__WHAT TO WORK ON__.
Scan the data below and pick out the lines containing the word "scene".

__GIVEN INFORMATION__.
____________

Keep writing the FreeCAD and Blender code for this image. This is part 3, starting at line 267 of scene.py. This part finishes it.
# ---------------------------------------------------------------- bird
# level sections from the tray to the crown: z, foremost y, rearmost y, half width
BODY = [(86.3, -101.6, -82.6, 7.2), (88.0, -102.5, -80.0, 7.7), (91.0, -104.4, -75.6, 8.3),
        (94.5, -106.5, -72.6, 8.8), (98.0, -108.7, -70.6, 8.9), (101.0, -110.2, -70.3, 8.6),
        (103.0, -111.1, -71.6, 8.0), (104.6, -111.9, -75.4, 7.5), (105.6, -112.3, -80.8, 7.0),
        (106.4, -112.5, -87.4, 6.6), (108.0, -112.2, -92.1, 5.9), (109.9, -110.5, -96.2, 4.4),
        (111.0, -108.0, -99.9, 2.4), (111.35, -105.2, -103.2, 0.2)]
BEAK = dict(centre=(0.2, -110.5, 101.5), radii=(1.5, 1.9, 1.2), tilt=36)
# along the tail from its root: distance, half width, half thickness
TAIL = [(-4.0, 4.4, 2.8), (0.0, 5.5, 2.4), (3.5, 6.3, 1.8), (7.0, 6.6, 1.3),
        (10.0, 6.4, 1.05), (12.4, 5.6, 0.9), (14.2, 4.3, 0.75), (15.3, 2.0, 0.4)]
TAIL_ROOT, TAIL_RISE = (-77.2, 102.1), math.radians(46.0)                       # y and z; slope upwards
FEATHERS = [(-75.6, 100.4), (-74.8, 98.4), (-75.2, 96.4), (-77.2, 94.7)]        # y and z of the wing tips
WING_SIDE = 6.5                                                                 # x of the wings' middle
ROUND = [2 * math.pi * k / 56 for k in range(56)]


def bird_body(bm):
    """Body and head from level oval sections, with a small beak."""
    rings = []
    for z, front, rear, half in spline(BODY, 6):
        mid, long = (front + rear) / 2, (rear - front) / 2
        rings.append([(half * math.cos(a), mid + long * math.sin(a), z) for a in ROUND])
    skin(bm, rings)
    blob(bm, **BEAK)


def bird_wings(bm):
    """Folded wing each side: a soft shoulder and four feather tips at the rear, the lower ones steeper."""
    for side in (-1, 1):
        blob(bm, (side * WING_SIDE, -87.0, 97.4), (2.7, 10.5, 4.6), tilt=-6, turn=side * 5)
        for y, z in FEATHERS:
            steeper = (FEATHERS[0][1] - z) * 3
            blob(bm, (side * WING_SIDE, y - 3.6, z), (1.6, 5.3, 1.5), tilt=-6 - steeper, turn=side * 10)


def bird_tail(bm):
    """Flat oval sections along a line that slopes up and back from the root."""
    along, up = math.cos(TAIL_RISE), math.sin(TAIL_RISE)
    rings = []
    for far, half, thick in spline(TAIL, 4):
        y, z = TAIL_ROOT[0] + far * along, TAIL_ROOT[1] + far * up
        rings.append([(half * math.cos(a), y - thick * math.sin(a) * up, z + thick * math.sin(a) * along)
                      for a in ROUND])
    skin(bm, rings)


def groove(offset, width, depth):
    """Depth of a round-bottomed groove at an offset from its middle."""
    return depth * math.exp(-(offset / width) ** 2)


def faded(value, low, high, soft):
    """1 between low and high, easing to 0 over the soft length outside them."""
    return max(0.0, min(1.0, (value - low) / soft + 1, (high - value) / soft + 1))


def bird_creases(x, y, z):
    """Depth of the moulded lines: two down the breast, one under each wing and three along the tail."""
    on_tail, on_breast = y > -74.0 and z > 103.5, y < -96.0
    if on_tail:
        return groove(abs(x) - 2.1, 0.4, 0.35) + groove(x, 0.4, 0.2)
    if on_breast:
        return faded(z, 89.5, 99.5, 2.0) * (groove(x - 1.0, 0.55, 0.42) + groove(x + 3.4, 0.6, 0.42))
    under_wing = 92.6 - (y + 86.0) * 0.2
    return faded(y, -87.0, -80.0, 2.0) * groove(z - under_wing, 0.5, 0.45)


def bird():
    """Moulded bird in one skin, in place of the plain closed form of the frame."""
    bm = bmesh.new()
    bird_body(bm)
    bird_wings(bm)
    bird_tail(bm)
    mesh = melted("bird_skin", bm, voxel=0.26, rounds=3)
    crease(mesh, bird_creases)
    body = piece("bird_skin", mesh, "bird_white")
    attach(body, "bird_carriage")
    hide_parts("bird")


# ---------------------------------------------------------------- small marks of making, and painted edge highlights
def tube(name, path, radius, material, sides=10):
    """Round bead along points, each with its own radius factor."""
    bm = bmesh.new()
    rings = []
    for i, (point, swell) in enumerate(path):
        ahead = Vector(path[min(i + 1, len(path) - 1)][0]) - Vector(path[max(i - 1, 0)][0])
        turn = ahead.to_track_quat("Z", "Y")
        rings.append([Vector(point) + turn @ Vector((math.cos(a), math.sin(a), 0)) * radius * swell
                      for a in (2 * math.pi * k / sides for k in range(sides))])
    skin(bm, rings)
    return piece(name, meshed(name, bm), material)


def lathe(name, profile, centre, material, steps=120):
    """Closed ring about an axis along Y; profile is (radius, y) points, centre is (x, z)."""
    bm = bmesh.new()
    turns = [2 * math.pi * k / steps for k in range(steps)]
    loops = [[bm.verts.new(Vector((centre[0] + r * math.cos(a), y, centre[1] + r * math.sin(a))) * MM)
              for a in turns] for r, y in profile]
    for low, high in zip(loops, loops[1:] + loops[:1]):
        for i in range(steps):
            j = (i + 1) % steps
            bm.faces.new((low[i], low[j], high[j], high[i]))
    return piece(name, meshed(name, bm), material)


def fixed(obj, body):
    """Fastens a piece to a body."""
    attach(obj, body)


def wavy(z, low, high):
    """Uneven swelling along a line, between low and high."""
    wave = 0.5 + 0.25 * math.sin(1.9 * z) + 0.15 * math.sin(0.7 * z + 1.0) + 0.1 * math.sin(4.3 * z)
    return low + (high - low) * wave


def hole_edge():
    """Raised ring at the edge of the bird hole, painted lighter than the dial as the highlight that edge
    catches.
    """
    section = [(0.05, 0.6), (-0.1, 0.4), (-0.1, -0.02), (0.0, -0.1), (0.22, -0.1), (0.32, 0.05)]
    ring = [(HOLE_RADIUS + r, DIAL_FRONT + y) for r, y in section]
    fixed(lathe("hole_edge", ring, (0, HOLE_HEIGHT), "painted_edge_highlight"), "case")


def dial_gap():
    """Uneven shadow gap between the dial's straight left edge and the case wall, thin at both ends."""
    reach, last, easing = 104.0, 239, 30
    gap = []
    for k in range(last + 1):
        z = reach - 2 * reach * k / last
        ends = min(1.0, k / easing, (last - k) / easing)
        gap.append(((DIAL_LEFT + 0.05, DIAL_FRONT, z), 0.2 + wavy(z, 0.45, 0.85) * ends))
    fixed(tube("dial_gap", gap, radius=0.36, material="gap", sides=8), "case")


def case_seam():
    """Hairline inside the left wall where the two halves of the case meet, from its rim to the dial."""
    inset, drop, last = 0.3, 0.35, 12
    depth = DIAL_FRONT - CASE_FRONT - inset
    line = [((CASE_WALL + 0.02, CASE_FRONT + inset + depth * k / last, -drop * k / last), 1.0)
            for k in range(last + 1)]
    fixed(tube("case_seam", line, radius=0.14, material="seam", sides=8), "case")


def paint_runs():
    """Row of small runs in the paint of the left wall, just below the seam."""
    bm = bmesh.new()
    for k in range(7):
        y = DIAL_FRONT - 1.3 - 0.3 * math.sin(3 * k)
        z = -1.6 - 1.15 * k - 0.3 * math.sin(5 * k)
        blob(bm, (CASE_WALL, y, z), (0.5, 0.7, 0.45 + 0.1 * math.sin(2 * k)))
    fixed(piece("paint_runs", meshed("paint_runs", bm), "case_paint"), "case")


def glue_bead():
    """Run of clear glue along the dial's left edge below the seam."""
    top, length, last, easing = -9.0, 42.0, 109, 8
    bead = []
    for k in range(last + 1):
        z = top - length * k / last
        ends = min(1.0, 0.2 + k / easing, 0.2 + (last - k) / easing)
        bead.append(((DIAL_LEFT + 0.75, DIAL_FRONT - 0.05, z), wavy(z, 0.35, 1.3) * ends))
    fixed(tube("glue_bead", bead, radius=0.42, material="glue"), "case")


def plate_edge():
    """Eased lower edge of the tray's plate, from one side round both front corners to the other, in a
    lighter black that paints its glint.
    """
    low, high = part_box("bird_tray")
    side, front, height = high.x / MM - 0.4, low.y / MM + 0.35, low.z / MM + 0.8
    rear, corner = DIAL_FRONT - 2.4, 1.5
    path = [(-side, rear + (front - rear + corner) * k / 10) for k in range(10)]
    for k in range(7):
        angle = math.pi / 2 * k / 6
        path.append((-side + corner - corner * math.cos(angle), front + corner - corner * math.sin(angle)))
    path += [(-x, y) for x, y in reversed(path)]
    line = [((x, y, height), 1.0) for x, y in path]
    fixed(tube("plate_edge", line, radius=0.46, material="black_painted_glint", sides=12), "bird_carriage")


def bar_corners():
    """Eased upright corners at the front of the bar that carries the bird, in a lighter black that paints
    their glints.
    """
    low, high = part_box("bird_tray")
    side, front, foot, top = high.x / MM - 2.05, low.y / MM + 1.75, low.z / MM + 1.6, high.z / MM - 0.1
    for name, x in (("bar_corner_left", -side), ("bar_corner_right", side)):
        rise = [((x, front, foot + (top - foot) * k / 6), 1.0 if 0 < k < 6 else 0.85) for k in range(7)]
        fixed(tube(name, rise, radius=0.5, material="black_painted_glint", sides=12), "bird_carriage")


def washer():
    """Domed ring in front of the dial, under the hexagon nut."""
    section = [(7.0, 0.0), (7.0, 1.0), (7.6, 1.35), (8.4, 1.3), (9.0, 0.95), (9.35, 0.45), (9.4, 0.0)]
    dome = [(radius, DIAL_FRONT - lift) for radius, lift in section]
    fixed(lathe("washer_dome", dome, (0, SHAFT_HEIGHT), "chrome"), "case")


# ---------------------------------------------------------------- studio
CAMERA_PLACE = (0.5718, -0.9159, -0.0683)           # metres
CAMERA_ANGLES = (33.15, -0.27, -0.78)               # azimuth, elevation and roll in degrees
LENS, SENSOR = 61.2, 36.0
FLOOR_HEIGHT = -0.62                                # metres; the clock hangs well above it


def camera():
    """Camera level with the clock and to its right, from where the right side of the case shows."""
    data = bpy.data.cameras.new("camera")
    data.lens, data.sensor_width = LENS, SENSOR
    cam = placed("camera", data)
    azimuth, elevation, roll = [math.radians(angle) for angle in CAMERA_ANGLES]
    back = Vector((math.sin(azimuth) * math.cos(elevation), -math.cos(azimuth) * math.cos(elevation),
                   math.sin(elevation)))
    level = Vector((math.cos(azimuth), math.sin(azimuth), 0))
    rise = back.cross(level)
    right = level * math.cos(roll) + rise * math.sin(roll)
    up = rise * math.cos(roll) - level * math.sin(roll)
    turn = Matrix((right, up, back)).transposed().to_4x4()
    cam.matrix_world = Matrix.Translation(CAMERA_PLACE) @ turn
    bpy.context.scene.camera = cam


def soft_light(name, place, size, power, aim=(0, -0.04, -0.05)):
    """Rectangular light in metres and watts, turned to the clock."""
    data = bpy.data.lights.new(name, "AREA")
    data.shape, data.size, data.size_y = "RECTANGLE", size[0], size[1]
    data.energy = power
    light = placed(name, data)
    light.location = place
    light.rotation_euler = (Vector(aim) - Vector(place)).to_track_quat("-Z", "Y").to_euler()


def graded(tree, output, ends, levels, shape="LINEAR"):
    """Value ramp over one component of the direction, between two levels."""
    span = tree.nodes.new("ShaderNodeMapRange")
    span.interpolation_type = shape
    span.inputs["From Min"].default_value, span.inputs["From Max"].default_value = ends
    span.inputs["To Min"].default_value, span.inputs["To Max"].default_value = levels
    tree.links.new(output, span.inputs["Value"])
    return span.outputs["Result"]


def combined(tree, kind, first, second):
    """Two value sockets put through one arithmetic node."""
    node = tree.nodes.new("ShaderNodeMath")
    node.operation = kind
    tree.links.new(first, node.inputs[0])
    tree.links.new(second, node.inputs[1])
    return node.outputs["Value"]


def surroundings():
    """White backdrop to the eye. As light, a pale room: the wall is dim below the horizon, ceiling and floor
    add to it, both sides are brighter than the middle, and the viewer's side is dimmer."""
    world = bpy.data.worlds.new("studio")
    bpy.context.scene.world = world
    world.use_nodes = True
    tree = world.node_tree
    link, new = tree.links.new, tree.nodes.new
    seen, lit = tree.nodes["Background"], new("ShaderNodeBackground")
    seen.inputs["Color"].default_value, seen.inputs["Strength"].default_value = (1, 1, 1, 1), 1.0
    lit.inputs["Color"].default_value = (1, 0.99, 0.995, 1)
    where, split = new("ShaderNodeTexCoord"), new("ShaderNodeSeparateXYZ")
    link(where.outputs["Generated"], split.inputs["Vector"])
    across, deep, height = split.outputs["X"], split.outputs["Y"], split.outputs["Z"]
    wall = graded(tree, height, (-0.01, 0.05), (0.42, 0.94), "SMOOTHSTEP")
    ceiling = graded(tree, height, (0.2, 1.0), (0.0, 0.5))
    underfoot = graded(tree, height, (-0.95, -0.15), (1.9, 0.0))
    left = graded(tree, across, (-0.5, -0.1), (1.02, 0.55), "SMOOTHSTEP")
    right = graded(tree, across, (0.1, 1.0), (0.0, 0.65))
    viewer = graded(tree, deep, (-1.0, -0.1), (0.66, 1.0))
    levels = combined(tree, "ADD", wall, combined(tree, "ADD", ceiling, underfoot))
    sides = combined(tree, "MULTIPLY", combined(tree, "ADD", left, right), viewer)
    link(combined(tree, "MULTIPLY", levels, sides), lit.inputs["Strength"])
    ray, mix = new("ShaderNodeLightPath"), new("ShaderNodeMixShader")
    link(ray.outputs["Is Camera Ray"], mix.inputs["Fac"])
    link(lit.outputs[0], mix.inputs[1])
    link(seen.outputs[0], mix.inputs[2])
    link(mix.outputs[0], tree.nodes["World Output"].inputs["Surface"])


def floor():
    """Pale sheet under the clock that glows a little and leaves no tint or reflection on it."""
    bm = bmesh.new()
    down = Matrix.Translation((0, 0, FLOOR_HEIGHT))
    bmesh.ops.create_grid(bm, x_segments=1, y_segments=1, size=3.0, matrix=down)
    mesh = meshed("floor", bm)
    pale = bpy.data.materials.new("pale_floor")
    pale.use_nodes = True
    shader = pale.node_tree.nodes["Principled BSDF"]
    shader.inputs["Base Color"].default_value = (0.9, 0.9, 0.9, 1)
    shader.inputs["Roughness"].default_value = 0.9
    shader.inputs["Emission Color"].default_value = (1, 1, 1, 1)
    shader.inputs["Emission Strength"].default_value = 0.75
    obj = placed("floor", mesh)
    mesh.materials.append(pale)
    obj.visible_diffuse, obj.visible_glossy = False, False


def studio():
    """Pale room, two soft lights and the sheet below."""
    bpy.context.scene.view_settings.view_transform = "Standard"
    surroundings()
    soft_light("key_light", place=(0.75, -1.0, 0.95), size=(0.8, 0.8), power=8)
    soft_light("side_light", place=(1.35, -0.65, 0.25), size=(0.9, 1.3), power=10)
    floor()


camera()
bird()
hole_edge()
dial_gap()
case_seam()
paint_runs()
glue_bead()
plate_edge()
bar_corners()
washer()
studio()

____________

__TASK OUTPUT__.
Keep writing the FreeCAD and Blender code for this image. This is part 3, starting at line 267 of scene.py. This part finishes it.
    bpy.context.scene.camera = cam
    bpy.context.scene.world = world
    bpy.context.scene.view_settings.view_transform = "Standard"